Maybe occasionally mostly road ... Will they be ok for a little off road driving into the job ???? How are they in the rain ???? I don't want a noisy tire just good all around .... (Tracktion).. I would like to buy local ... Farm&Fleet is going to have a big sale on them in about two weeks ...

2COR517 What are you running now ????????


----------



## festerw (Sep 25, 2003)

I'm using the Mastercraft MSR's for snows they're pretty good, I've used Firestone Winterforce and those are good also. I've got a few thousand miles on some Treadwright Warden A/T retreads and so far in mud/rain and dry pavement handle well.


----------



## 2COR517 (Oct 23, 2008)

RichG53;818395 said:


> Maybe occasionally mostly road ... Will they be ok for a little off road driving into the job ???? How are they in the rain ???? I don't want a noisy tire just good all around .... (Tracktion).. I would like to buy local ... Farm&Fleet is going to have a big sale on them in about two weeks ...


The ATRs should be fine for you.



RichG53;818395 said:


> 2COR517 What are you running now ????????


BFG AT's for the summer, Mastercraft MSRs with studs for the winter. I like the BFGs in the summer because I have to drive on customers lawns and don't want to spin!!!!!!!!!

Tires are like truck brands. Everyone has there favorite. If I had to have one tire for all year, It would be probably be the BFGs, or Michelin LT X Radial...........


----------



## Going Commercial (Oct 15, 2008)

I run BFG All Terrain TKO and Cooper Discover ATR. Have had great luck with both but give the TKO my first choice. The Cooper M&S are not an all around tire and the mileage rating is not even close to the ATR or TKO. If you do any towing the M&S will not wear that well according to my Cooper Dealer. He suggests staying with the ATR.


----------



## terrapro (Oct 21, 2006)

Going Commercial;818657 said:


> I run BFG All Terrain TKO and Cooper Discover ATR. Have had great luck with both but give the TKO my first choice. The Cooper M&S are *not an all around tire* and the mileage rating is not even close to the ATR or TKO. If you do any towing the M&S will not wear that well according to my Cooper Dealer. He suggests staying with the ATR.

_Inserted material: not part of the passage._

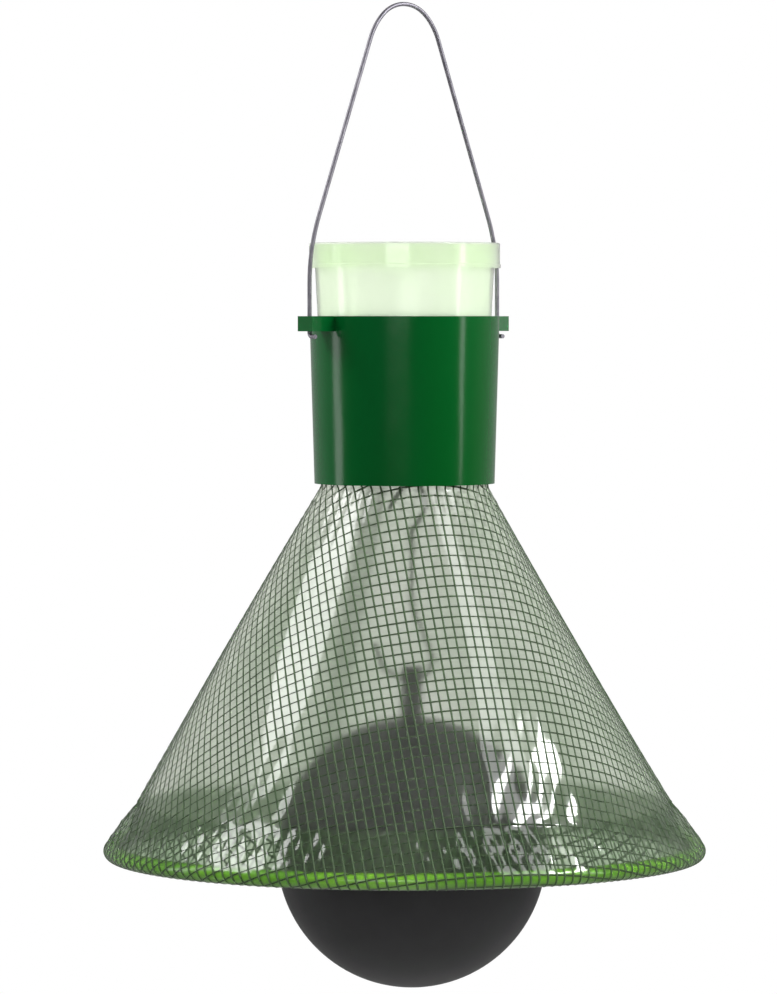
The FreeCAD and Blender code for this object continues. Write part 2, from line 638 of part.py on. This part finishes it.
# ---------------------------------------------------------------- ball_stem
# Plug glued in the top of the ball: a stem with a cross hole for the wire, a flange
# that follows the ball and a spigot that goes through its wall.
stem = new_body("ball_stem")
stem_bottom = f"({BALL_TOP} + {D['stem_depth_in_ball']})"
stem_sketch = circle_sketch(stem, "section", "XY_Plane", D["stem_radius"], down=D["hook_slide"],
                            offset=f"-{stem_bottom}")
padded(stem, stem_sketch, f"{stem_bottom} - {STEM_TOP}")
cross_hole = circle_sketch(stem, "cross_hole", "YZ_Plane", f"{D['wire_radius']} + {D['pin_gap']}",
                           across=HANGER_Y, down=EYE_DEPTH)
through_stem = f"4 * {D['stem_radius']}"
padded(stem, cross_hole, through_stem, cut=True, both_ways=True)

# ---------------------------------------------------------------- ball_shell
# Hollow black ball with one hole in the top for the stem.
shell = doc.addObject("Part::Cut", "ball_shell")
shell.Label = "ball_shell"
for name, radius in (("ball_outside", D["ball_radius"]),
                     ("ball_inside", f"{D['ball_radius']} - {D['ball_wall']}")):
    sphere = doc.addObject("Part::Sphere", name)
    sphere.setExpression("Radius", radius)
    sphere.setExpression("Placement.Base.y", HANGER_Y)
    sphere.setExpression("Placement.Base.z", f"-{BALL_DEPTH}")
stem_way = doc.addObject("Part::Cylinder", "stem_way")
stem_way.setExpression("Radius", f"{D['stem_radius']} + {D['pin_gap']}")
stem_way.setExpression("Height", f"2 * {D['ball_wall']} + {D['stem_depth_in_ball']}")
stem_way.setExpression("Placement.Base.y", HANGER_Y)
stem_way.setExpression("Placement.Base.z", f"-({stem_bottom} + {D['ball_wall']})")
hollow = doc.addObject("Part::MultiFuse", "ball_hollow")
hollow.Shapes = [doc.getObject("ball_inside"), stem_way]
shell.Base = doc.getObject("ball_outside")
shell.Tool = hollow

# ---------------------------------------------------------------- checks and export
PIECES = [bail, lid, jar, funnel, collar, ring, screws, strap, bar, film, seam, tube, plug,
          hanger, stem, shell]
doc.recompute()
failed = [item.Name for item in doc.Objects if "Invalid" in item.State or "Error" in item.State]
if failed:
    raise RuntimeError(f"features that failed: {failed}")
os.makedirs("parts", exist_ok=True)
for piece in PIECES:
    shape = piece.Shape
    if shape.isNull() or not shape.isValid():
        raise RuntimeError(f"{piece.Label} has no valid shape")
    box = shape.BoundBox
    print(f"{piece.Label}: solids {len(shape.Solids)}, volume {shape.Volume / 1000:.2f} cm3, "
          f"X {box.XMin:.1f}..{box.XMax:.1f}, Y {box.YMin:.1f}..{box.YMax:.1f}, "
          f"Z {box.ZMin:.1f}..{box.ZMax:.1f}")
    shape.exportStep(f"parts/{piece.Label}.step")
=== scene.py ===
import math
import random

import bpy
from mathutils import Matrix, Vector


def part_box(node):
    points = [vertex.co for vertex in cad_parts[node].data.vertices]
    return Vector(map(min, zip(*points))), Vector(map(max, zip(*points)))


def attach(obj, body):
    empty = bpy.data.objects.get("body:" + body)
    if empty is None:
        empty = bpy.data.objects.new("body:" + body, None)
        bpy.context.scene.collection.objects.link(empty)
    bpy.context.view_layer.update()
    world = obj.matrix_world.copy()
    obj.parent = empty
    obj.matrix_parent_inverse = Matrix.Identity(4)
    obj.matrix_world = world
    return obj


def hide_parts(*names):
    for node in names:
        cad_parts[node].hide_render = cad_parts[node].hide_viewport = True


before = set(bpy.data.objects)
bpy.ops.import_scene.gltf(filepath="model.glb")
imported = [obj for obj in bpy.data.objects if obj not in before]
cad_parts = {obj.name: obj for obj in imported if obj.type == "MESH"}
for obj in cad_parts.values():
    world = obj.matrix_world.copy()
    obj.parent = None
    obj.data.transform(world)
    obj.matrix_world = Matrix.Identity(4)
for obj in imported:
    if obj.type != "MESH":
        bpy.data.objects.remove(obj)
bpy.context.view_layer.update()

bpy.ops.object.select_all(action="DESELECT")

# ---------------------------------------------------------------- camera and studio
# The trap hangs 3.5 m in front of a long lens, with the left ear turned towards it.
# A white surround, tall strip lights at both sides and softboxes above the film.
CAMERA_TURN = math.radians(-36)
FRONT = CAMERA_TURN - math.pi / 2
CAMERA_DISTANCE = 3.5
CAMERA_HEIGHT = -0.219
TILT_DOWN = math.radians(2.05)
PAN_LEFT = math.radians(0.184)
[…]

The question was about opinions on the best snow tire not an all around tire.


----------



## Going Commercial (Oct 15, 2008)

Understood the question. I do not change my tires between seasons and with that said I like the BFG ATR and Cooper ATR , they have both been great in snow and all yr use. IMO it was worth the slightly higher cost to run the ATR tires vs the M&S tires that I pay to change after winter.


----------



## 2COR517 (Oct 23, 2008)

Going Commercial;818850 said:


> Understood the question. I do not change my tires between seasons and with that said I like the BFG ATR and Cooper ATR , they have both been great in snow and all yr use. IMO it was worth the slightly higher cost to run the ATR tires vs the M&S tires that I pay to change after winter.


If you understood the question, why did you respond? You don't seem to have any personal direct experience with dedicated snow tires.

What do those BFG ATRs look like?


----------



## Going Commercial (Oct 15, 2008)

They are BFG All Terrain TA/KO , NOT BFG ATRs. The COOPER tire is the Discover ATR
No I do not personally use dedicated snow tires.
I responded after reading and following the entire thread which in posts 12 and on the tires I have experience with are talked about even by YOU (2COR).
I do not know how to describe what they look like but they show the tread patterns on the BFG Web Site I believe. What is the reason for being so critical on PLOWSITE towards others?


----------



## RichG53 (Sep 16, 2008)

Thank all ! ! ! ! Now lets all be civil .... We can all have fun !!!!!!


----------



## snowman55 (Nov 20, 2007)

for the money i use treadwright retreads they work great and wear long. wasn't gonna say anything because they are swamped and i'm waiting on my order. wont put them on my personal they are a little loud and vibrate but for work trucks $80 it is the only way to go.


----------